Садитесь и отталкивайтесь смело [6].
— Ну ты даешь! — Славик на секунду исчез из моего поля зрения, — очевидно, пристраивал на полу бокалы. А потом его непропорциональная голова и узкие плечи вновь закачались надо мной. — Ты уверена, что в тебя можно кончать?
Я кивнула. Закрыла глаза.
— А надо — чтобы оставалась управляемой? — вновь раздался эхом мой собственный вопрос.
И совсем другое лицо встало из темноты под прикрытыми веками. Это лицо казалось знакомым и чужим одновременно: было ли дело в вертикальных зрачках? Что-то из распространенного детского кошмара, в котором ближайший родственник и монстр, живущий под кроватью, оказываются одним существом и вдруг ненароком выдают себя?

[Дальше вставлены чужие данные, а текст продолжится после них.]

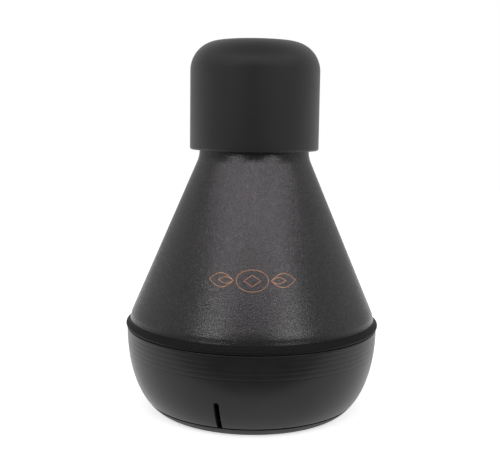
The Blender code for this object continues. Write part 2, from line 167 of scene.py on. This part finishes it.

«…Мы все управляем друг другом, Ника, — звучит в моей голове родной голос, а желтые вертикальные зрачки схлопываются и снова распахиваются, как диафрагма фотокамеры. — Вот, например, судя по вашим рассказам, вашим отцом управляла мать. Просто потому, что он ее любил, а она его — нет. Впрочем, на вас ей тоже, я так понимаю, было начхать. Отсюда посреди сердца у вас огромная дыра, и вы готовы ее заткнуть чем и кем угодно. Осторожнее, Ника, это ведет к зависимости».

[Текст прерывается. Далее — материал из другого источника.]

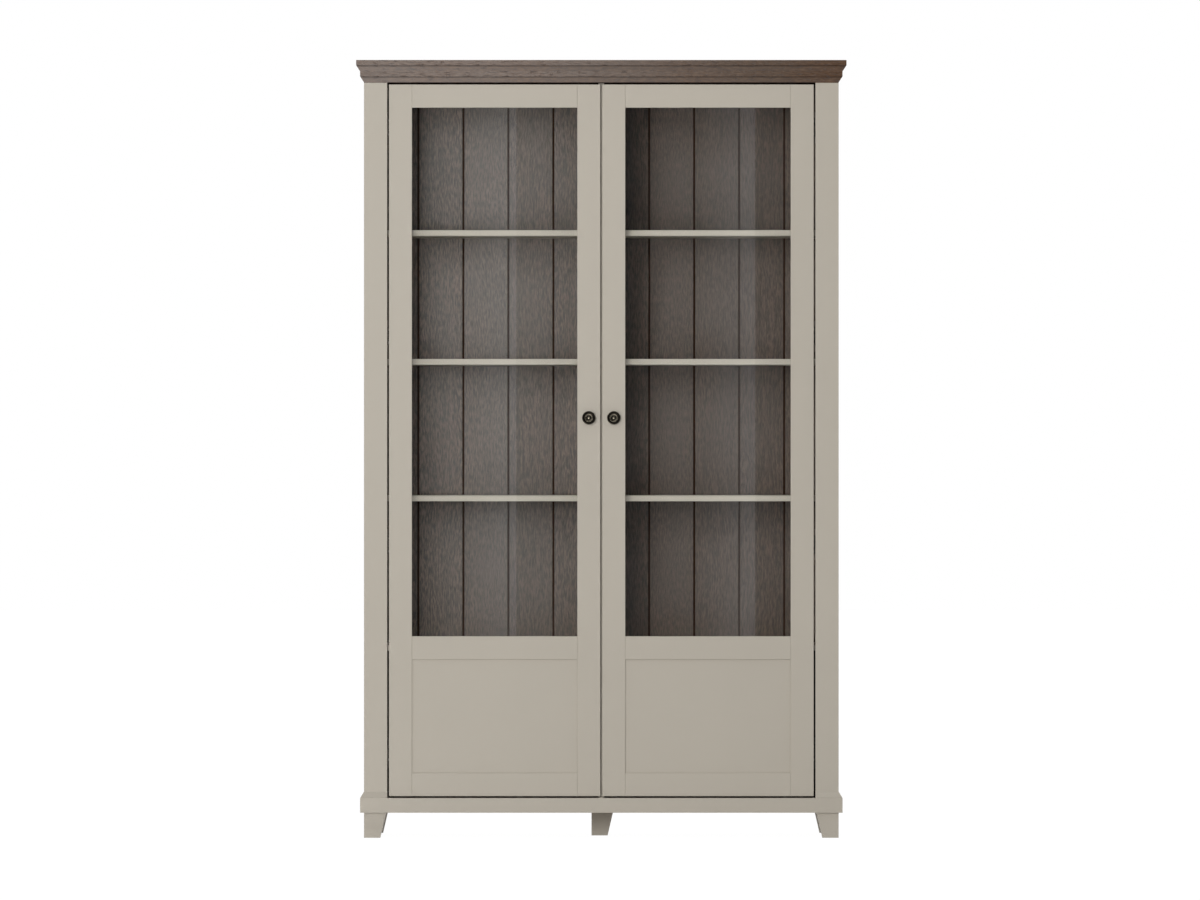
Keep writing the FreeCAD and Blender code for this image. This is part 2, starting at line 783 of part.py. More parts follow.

Нелюбовь была правдой. И дыра, выжженная матерью, — тоже. И моя зависимость от него — мне ли не знать, как далеко она зашла? Двинский не ошибся, но почему же вдруг стало так больно? К чему была эта бессмысленная жестокость? Какую болезненную струну я задела своим невинным вопросом?
Это поэт говорит в нем, шептала я себе. Поэт в нем мельче человека. Я сама открыла ему свое пробитое сердце, сама виновата. Ради красного словца не пожалеет и отца — это же про владеющего словом. Вот и ему своей дочки оказалось не жалко. Да, мои семейные гнойники все на поверхности. Все, кроме одного, патер меус, все, кроме одного. И сейчас он так нарывал, что мне хотелось одновременно двух вещей — забыться и сделать наконец ему внуков. Маленьких Двинских, о которых он так мечтает, но не может получить ни от одной своей дочери. Кроме несуществующей. Младшей. Выкинутой прибоем его жизни на пустой берег — как когда-то, миллионы лет назад, была выброшена первая рыба, которой приходилось дышать через силу, через невыносимую резь в легких.
Эта рыба могла превратиться в динозавра, в птицу, в человека. Но мечтала не об эволюции, а о другом — снова оказаться внутри теплого родительского лона Мирового океана.